I don’t object to rape in fiction per se; it’s an all too common part of the human experience and omitting it would be unrealistic. I’ve used it in my own stories, but I have done my best to avoid using it as a cheap emotional push button or element of titillation. I was the same age as Lula when the book was published, and I am quite familiar with the breadth and depth of Southern rape culture. When I was 18, I realized that every girl and woman I knew well had been sexually assaulted in some way, usually before they were out of their teens. Not some of them; not most of them; all of them. None reported their assaults to the police or even their parents because it was never the “right” kind of rape. The women and girls I knew just quietly swallowed the trauma and continued with their lives. Because what else could they do?

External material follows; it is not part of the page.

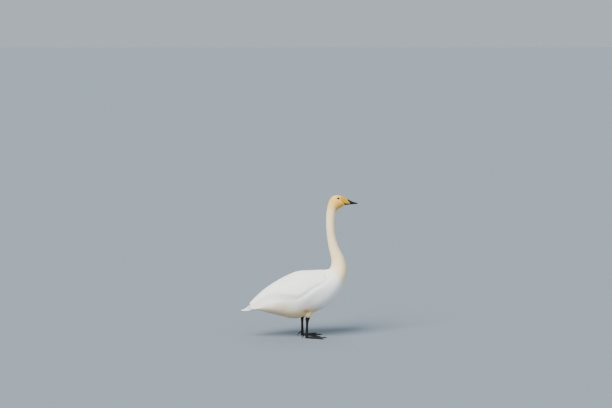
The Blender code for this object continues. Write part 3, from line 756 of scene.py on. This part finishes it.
# ---------------------------------------------------------------- Claws
# Blunt black nails, bent down to the ground, one on each toe and one on the small hind toe.
CLAW_LENGTH, CLAW_RADIUS, CLAW_HEIGHT = 0.0145, 0.0034, 0.0046
CLAW_IN_TOE, OFF_FLOOR = 0.001, 0.0001  # how deep a claw starts, and how near it comes to the floor
CLAW = [  # share of the length, fall, share of the radius
    (0, 0, 1.0), (0.35, 0.0005, 0.86), (0.75, 0.0019, 0.55), (0.97, 0.0031, 0.24),
    (1.03, 0.0034, 0.05),
]
HALLUX_CLAW = [  # distance behind the heel, height, radius
    (0.0275, 0.0103, 0.0025), (0.0279, 0.0099, 0.0027), (0.0322, 0.0047, 0.0020),
    (0.0352, 0.0014, 0.0010), (0.0357, 0.0008, 0.0004),
]
claw_finish = material("claw_horn", 0.38, Base_Color=(0.016, 0.015, 0.014, 1))[0]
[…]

So, it’s completely plausible that a family friend could rape Lula without report or consequence. It’s plausible that Lula would downplay the memory in order to live with it: “I mean he raped me and all, but I guess there’s all different kinds of rapes. I didn’t exactly want him to do it but I suppose once it started it didn’t seem all that terrible.” (Gifford 12)
But it’s not plausible that Lula would be okay with Sailor – who’s supposed to be a decent guy at his core – getting turned on by her rape story:
“So how’d he finally nail you? Right there in the kitchen?”
…
Lula put down her hairbrush and looked in at Sailor. He was lying there naked and he had an erection.
“Does my tellin’ you about this get you off?” she said. “Is that why you want to hear it?”
Sailor laughed. “I can’t help it happenin’, sweetheart. Did he do it more than once?” (Gifford 12)
At that point, I would have expected her to jam her hairbrush in Sailor’s eye socket or at least throw his sorry ass out of bed. And she doesn’t. She doesn’t even seem to get upset; her tears at the end of the chapter feel like a tacked-on afterthought rather than a genuinely poignant character moment.
Why doesn’t she get angry? What is she thinking staying with a guy who would get a hard-on when she reveals a traumatic personal story? This is where I really needed to be let in on some of her thoughts to find the scene believable and to feel that Gifford isn’t just using her rape as a combination of easy tragedy and titillation.
A few chapters in, Gifford ups the titillation in “The Difference” as Sailor regales Lula with his story of his first time making out with a girl, and she counters with her story of getting an abortion as a teenager (Gifford 24-25), and in the chapter after that, “Dixie Peach”, Sailor tells Lula of losing his virginity to a hooker in Mexico at 15 and then having anonymous sex with a girl at a party. Lula’s apparently titillated by his story (Gifford 29) and it seems the reader is supposed to be, too. The tone of these later chapters isn’t significantly different from the tone of “Uncle Pooch”; in the world of Sailor and Lula, most rape is merely a kind of unfortunate surprise sex: a little sad, yes, but also kinda hot. In a later chapter, Dalceda tells Lula’s mother about having sex with her partner Louis in his sleep:
“Last night I come into the bedroom and Louis is sleepin’, but he’s got this big ol’ hard-on. Well, big for Louis, anyway. So I climb over him and take it out of his pajama bottoms and stick it in me.”
“Dal!” Marietta squealed. “You’re lyin’!”
“How else am I gonna get him to do it?” (Gifford 118)
We never know what Louis thinks of the incident. But if the scene had involved a male character jovially relating that he got fed up and decided to just “stick it in” a sleeping female partner who had been refusing sex with him, that would seem like rape to most readers. As a reader and writer, I tire of the narrative that men are always glad for sex, consensual or not, and can’t be raped.
The ickiness of this aspect of Gifford’s storytelling might not have bothered me quite so much if I hadn’t recently read Selah Saterstrom’s The Pink Institution. Saterstrom’s Southern gothic portrays far more instances of rape, but it’s treated as the kind of soul-crumbling, dehumanizing trauma that it is in real life. I wish that Gifford had handled his portrayal of rape with more deftness.
Works Cited
Gifford, Barry. Wild at Heart: The Story of Sailor and Lula. New York: Grove Weidenfeld, 1990. Print
Saterstrom, Selah. The Pink Institution: A Novel. Minneapolis: Coffee House, 2004. Print.